- _Task directions_: Quote only the lines from the line containing "Turn this picture" to the line containing "bore_line_y = -0.55", with both of those lines included, please, exactly as written.

- _Input rows_:
-- Start --

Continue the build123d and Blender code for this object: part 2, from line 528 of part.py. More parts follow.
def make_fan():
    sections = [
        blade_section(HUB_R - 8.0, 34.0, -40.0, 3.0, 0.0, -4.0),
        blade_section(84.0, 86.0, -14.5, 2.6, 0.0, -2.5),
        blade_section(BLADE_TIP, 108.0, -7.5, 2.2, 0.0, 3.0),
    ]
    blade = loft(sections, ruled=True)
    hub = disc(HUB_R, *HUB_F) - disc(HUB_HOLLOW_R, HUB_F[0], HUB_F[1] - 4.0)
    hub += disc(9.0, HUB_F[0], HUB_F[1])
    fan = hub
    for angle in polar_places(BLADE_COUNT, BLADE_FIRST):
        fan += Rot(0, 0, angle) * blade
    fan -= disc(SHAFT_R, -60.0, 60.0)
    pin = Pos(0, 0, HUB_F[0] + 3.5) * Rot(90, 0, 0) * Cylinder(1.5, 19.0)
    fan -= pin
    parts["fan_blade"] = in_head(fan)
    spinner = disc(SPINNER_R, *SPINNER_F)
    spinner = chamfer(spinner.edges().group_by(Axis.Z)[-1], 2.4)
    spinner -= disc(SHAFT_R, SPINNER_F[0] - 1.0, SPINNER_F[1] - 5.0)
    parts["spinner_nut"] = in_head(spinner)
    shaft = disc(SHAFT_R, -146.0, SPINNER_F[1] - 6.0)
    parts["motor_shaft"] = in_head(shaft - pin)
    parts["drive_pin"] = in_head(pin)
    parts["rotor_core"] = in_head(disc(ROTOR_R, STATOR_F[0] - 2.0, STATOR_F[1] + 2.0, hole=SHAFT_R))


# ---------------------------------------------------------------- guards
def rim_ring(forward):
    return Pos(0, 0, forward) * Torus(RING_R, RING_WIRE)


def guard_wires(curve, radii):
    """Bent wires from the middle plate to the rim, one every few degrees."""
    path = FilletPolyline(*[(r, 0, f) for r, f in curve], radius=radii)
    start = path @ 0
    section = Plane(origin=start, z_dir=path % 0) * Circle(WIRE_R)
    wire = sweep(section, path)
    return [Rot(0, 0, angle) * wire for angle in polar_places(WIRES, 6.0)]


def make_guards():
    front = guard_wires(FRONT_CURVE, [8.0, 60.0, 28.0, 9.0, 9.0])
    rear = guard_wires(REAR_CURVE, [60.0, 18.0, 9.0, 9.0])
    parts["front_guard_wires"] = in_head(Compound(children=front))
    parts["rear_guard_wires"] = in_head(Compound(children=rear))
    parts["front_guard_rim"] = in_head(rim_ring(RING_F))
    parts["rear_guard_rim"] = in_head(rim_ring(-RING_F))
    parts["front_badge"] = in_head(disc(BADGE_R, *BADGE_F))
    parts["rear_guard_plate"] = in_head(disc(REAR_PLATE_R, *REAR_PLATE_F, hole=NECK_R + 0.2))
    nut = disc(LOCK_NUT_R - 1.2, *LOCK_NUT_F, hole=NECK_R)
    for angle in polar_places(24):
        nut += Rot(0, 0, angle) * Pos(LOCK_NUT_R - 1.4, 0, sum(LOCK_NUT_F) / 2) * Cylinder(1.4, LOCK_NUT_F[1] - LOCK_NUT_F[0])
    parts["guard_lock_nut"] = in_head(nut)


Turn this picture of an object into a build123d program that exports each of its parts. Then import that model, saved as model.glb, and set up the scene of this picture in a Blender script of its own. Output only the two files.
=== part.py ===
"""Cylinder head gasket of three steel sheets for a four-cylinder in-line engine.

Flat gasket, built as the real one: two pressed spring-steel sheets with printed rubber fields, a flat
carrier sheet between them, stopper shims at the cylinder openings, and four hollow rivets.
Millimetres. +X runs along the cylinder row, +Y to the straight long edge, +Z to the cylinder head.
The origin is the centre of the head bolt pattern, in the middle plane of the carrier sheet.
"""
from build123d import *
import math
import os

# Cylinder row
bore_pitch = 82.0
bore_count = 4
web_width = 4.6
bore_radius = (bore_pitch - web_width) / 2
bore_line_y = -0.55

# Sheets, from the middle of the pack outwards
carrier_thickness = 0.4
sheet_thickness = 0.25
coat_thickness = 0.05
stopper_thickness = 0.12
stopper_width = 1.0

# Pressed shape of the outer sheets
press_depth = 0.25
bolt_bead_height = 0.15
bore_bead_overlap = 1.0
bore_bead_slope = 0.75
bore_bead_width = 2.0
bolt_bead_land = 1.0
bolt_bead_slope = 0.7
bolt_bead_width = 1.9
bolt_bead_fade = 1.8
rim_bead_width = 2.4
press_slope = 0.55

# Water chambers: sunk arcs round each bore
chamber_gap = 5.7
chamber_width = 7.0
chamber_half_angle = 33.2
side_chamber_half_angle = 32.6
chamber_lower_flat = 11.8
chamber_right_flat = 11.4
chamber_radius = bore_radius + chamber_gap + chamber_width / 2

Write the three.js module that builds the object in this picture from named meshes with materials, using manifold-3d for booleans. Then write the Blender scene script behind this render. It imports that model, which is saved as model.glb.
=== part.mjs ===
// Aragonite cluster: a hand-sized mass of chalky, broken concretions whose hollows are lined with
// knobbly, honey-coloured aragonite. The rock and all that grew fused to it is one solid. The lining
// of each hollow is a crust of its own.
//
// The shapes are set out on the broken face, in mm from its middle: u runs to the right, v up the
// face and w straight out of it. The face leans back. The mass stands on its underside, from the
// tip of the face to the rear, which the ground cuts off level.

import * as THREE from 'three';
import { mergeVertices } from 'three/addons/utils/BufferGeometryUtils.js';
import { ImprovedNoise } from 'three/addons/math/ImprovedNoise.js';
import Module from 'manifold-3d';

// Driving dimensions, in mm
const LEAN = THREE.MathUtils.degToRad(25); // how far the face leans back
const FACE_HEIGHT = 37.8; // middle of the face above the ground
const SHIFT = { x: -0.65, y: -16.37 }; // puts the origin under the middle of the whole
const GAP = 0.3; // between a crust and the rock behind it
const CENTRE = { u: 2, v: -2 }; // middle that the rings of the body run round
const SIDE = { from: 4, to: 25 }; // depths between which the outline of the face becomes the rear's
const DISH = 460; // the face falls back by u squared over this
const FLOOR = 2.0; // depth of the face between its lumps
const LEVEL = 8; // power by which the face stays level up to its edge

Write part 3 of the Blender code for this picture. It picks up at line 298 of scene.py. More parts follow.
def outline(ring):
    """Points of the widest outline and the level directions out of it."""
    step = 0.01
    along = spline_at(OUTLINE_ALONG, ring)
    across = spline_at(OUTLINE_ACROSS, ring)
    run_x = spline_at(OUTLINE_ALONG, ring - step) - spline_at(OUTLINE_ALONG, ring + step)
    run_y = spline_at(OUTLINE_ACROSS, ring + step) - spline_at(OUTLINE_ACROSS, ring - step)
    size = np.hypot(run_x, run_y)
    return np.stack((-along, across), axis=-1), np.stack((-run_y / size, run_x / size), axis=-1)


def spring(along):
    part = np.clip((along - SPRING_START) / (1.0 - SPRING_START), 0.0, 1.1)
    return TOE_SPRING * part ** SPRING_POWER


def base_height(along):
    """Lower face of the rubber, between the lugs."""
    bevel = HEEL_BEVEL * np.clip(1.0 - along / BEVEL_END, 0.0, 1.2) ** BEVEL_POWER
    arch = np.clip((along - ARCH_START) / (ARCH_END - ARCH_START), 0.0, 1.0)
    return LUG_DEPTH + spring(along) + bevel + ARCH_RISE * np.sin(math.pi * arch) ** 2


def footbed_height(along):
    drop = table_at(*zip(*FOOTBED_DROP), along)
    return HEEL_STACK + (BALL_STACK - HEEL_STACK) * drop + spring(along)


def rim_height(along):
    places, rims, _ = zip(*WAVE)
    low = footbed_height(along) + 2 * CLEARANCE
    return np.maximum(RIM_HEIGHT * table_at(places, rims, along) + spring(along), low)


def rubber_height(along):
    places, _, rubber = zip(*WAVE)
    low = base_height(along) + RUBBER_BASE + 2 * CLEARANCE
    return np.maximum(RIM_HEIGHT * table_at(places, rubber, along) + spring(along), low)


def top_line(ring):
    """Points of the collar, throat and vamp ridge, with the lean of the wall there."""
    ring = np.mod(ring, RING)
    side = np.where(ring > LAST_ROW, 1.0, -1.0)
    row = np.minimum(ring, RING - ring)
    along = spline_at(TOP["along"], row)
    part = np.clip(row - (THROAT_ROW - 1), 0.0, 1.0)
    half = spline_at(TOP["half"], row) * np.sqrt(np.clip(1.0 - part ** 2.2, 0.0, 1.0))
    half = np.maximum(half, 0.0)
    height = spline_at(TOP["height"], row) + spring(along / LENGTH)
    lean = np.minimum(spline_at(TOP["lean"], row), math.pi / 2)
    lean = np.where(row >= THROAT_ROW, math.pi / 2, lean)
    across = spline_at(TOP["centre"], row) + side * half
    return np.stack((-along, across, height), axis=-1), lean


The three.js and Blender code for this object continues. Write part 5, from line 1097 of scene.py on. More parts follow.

-- End --

- _Full answer_:
Turn this picture of an object into a build123d program that exports each of its parts. Then import that model, saved as model.glb, and set up the scene of this picture in a Blender script of its own. Output only the two files.
=== part.py ===
"""Cylinder head gasket of three steel sheets for a four-cylinder in-line engine.

Flat gasket, built as the real one: two pressed spring-steel sheets with printed rubber fields, a flat
carrier sheet between them, stopper shims at the cylinder openings, and four hollow rivets.
Millimetres. +X runs along the cylinder row, +Y to the straight long edge, +Z to the cylinder head.
The origin is the centre of the head bolt pattern, in the middle plane of the carrier sheet.
"""
from build123d import *
import math
import os

# Cylinder row
bore_pitch = 82.0
bore_count = 4
web_width = 4.6
bore_radius = (bore_pitch - web_width) / 2
bore_line_y = -0.55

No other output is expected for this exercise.